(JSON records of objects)
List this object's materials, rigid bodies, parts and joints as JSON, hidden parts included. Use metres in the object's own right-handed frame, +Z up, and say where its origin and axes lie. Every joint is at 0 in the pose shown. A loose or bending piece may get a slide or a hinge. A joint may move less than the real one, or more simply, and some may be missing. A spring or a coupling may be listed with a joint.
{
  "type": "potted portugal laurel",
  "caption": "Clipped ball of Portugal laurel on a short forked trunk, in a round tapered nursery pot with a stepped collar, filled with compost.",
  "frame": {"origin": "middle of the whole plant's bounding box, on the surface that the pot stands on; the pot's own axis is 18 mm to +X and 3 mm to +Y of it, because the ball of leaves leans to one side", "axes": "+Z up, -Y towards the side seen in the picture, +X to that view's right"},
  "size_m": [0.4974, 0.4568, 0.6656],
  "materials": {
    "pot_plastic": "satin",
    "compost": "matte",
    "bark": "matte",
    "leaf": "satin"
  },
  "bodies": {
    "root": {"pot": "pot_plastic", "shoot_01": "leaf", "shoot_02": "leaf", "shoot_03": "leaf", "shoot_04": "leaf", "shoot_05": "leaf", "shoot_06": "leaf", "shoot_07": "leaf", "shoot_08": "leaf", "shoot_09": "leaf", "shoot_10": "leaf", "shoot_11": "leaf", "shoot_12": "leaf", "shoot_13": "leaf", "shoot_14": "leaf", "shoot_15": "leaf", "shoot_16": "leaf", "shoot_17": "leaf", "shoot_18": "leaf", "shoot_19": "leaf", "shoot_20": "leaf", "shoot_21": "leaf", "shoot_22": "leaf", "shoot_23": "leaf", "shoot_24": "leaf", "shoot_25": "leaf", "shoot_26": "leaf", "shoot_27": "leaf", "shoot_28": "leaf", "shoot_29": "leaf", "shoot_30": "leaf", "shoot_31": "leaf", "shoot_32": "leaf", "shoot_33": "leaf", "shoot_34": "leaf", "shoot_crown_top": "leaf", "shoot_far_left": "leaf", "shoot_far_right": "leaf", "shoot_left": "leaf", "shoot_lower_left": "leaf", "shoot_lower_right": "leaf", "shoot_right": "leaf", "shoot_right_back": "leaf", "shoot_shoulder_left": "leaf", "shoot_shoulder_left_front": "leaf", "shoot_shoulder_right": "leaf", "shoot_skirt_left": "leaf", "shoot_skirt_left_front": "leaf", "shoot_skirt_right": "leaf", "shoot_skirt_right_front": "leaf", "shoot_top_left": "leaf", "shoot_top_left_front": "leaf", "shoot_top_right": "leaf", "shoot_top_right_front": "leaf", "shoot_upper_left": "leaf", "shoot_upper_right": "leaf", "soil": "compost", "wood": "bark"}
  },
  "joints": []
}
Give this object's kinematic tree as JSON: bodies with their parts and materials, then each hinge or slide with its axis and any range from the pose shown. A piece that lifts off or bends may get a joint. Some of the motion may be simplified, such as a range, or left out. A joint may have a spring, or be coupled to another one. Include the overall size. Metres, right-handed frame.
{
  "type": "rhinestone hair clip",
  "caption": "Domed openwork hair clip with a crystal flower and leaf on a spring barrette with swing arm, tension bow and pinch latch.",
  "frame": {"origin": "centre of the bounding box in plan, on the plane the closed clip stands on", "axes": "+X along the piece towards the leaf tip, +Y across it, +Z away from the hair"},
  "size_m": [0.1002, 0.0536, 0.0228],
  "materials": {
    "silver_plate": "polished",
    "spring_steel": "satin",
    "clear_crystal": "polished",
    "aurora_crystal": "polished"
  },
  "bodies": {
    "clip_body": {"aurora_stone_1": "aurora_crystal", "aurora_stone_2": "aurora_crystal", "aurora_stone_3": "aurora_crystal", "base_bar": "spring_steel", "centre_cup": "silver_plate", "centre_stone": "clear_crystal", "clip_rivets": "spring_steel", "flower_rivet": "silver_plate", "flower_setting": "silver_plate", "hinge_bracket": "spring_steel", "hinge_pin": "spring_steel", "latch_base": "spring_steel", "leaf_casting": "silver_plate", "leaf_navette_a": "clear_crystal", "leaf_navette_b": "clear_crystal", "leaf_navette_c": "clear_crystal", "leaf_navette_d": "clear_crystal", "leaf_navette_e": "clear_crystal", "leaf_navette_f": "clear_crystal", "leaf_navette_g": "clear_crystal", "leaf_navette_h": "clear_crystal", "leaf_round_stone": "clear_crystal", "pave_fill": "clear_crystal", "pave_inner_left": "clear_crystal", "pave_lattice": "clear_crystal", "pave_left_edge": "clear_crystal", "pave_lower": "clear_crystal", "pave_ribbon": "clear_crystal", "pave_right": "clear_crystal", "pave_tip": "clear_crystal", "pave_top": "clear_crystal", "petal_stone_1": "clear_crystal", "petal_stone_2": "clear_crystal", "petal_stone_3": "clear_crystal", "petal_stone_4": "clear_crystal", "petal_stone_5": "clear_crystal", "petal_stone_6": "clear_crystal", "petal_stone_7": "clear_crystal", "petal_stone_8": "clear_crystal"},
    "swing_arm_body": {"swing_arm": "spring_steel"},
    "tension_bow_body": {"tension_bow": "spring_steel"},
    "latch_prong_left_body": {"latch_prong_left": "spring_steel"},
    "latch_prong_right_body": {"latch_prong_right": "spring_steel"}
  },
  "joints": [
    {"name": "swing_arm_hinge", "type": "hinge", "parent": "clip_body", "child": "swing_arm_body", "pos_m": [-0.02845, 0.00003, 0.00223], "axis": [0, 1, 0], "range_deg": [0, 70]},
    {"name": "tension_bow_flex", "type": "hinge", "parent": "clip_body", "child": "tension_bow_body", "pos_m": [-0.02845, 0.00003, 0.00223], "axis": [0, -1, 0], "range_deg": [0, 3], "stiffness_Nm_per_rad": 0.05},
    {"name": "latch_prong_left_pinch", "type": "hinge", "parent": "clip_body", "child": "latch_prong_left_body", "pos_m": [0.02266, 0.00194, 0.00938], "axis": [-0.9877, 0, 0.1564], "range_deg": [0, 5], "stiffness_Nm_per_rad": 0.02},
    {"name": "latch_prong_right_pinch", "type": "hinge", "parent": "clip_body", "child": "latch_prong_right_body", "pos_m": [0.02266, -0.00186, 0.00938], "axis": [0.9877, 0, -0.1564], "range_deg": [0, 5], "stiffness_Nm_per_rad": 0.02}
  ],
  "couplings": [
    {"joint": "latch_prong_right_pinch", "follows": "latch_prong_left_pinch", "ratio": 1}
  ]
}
...
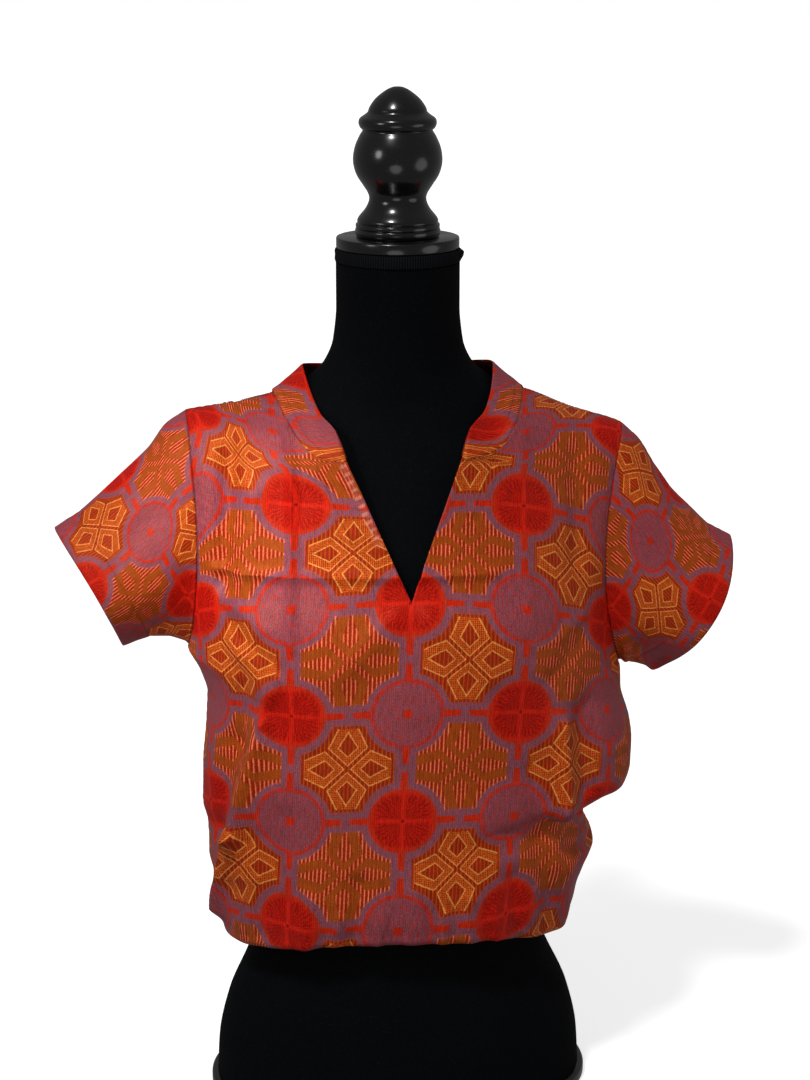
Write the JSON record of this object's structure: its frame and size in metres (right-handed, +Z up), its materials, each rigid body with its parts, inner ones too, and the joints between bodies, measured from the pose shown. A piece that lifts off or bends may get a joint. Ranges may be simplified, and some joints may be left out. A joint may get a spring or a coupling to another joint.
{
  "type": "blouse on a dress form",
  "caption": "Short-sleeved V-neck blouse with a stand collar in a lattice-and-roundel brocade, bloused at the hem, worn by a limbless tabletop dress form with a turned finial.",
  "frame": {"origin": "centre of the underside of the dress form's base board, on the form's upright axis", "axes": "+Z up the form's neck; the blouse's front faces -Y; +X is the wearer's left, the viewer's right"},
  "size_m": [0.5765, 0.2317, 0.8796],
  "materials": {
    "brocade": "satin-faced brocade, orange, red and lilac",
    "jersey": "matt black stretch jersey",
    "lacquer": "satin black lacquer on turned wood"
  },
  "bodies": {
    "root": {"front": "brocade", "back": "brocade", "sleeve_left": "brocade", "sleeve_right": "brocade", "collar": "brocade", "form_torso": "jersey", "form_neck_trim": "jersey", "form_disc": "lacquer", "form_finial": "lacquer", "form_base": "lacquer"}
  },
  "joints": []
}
---
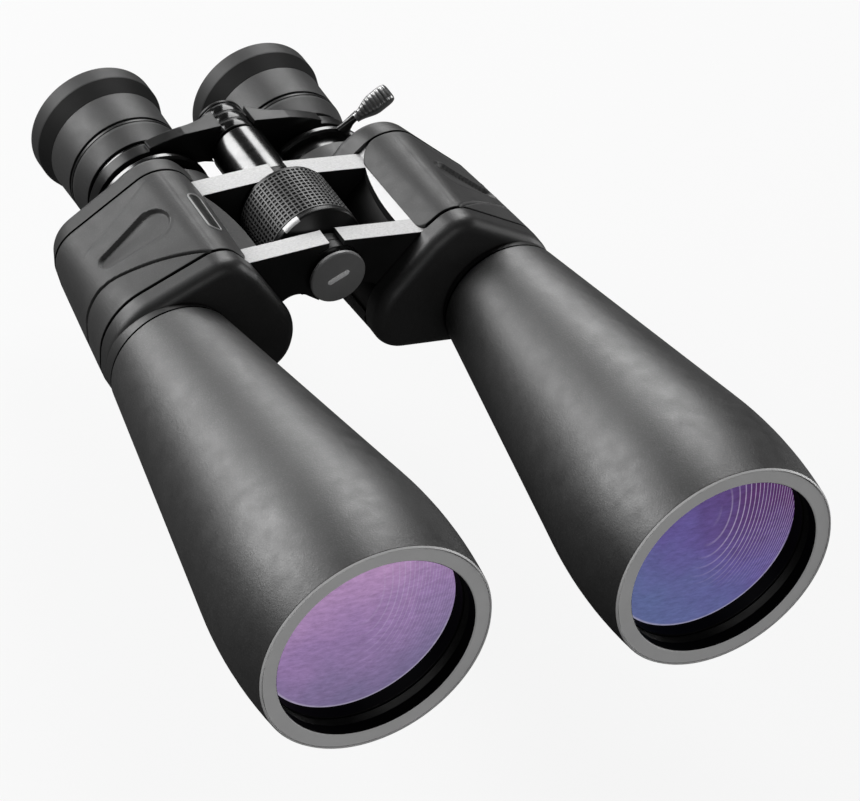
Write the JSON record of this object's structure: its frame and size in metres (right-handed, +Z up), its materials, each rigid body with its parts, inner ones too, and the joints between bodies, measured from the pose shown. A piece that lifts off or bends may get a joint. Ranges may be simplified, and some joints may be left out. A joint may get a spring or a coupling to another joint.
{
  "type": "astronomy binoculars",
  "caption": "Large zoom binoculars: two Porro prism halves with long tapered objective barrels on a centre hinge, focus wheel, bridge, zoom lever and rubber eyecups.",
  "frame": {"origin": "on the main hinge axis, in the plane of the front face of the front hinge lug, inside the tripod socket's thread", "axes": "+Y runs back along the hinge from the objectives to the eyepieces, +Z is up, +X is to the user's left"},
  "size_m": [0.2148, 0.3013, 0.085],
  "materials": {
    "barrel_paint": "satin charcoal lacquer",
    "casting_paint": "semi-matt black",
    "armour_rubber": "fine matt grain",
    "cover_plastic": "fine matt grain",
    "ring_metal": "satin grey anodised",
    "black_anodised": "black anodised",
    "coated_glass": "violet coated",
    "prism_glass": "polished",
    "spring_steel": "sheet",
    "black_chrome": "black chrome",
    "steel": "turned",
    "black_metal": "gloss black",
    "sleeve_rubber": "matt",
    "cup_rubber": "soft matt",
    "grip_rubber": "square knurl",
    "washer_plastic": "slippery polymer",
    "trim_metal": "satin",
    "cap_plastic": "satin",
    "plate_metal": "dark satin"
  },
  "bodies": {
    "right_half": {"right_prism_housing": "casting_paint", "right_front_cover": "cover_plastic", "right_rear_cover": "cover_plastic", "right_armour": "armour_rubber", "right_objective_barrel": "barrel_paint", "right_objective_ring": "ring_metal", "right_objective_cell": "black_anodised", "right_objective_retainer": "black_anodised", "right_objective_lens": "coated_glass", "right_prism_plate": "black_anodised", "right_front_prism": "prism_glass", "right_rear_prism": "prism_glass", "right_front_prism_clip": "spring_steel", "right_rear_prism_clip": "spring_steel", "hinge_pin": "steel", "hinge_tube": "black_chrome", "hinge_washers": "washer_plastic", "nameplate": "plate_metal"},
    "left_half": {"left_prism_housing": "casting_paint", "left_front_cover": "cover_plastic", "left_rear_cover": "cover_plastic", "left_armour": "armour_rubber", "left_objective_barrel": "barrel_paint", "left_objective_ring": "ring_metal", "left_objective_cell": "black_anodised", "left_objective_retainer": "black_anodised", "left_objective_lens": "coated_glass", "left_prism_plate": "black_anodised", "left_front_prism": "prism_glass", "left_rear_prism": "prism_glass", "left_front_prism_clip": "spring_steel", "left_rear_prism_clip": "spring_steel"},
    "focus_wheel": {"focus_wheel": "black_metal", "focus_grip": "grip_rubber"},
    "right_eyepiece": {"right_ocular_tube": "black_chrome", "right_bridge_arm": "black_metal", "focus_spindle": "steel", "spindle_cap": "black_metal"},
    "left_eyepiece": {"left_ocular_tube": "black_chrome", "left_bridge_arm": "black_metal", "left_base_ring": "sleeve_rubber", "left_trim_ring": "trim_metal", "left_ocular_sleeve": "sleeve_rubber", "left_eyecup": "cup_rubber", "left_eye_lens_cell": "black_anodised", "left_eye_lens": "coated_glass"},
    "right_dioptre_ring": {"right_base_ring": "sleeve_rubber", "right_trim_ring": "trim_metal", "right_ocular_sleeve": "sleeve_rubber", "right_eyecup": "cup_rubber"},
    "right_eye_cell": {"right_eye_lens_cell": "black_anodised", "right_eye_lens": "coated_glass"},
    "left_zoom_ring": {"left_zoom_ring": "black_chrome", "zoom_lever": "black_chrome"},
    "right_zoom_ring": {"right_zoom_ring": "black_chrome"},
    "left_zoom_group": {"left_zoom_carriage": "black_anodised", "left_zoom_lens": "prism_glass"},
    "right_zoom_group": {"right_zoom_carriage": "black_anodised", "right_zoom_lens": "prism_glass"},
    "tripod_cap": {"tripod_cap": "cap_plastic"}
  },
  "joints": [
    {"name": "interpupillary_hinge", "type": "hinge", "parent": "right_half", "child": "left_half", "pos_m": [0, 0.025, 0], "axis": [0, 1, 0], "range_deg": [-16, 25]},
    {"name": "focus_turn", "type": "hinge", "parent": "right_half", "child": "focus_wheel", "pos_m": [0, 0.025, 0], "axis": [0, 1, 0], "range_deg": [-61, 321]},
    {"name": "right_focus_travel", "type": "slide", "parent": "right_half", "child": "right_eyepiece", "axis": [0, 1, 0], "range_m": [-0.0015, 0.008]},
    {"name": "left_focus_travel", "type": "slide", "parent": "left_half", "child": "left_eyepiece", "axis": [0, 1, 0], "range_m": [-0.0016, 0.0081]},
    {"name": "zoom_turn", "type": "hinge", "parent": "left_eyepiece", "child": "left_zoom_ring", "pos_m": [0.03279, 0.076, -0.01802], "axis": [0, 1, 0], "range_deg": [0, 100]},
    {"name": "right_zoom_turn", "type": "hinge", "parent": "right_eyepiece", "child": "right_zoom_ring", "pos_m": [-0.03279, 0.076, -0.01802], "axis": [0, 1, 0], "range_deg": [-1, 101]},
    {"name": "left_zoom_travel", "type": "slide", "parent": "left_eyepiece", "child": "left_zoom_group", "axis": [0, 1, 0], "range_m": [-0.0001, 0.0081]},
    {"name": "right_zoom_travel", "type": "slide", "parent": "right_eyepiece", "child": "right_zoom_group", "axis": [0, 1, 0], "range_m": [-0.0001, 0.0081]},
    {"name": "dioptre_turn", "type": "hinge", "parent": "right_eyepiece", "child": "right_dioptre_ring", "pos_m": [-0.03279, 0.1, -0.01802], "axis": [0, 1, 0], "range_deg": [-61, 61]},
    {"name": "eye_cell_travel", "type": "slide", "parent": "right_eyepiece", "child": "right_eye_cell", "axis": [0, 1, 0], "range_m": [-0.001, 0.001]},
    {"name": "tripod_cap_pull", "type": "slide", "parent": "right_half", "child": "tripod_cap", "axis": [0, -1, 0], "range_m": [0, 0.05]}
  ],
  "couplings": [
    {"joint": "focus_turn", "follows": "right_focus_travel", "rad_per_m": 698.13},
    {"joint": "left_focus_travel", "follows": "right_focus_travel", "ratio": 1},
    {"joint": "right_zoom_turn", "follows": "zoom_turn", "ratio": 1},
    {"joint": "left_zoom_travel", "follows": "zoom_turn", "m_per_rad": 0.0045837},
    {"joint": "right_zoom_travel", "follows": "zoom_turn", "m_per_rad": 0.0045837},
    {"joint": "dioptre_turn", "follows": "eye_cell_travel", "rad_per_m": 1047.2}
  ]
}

## [TASK STATEMENT]
From the listing above, copy every line that holds the string "shown".

## [FINISHED TASK]
List this object's materials, rigid bodies, parts and joints as JSON, hidden parts included. Use metres in the object's own right-handed frame, +Z up, and say where its origin and axes lie. Every joint is at 0 in the pose shown. A loose or bending piece may get a slide or a hinge. A joint may move less than the real one, or more simply, and some may be missing. A spring or a coupling may be listed with a joint.
Give this object's kinematic tree as JSON: bodies with their parts and materials, then each hinge or slide with its axis and any range from the pose shown. A piece that lifts off or bends may get a joint. Some of the motion may be simplified, such as a range, or left out. A joint may have a spring, or be coupled to another one. Include the overall size. Metres, right-handed frame.
Write the JSON record of this object's structure: its frame and size in metres (right-handed, +Z up), its materials, each rigid body with its parts, inner ones too, and the joints between bodies, measured from the pose shown. A piece that lifts off or bends may get a joint. Ranges may be simplified, and some joints may be left out. A joint may get a spring or a coupling to another joint.
Write the JSON record of this object's structure: its frame and size in metres (right-handed, +Z up), its materials, each rigid body with its parts, inner ones too, and the joints between bodies, measured from the pose shown. A piece that lifts off or bends may get a joint. Ranges may be simplified, and some joints may be left out. A joint may get a spring or a coupling to another joint.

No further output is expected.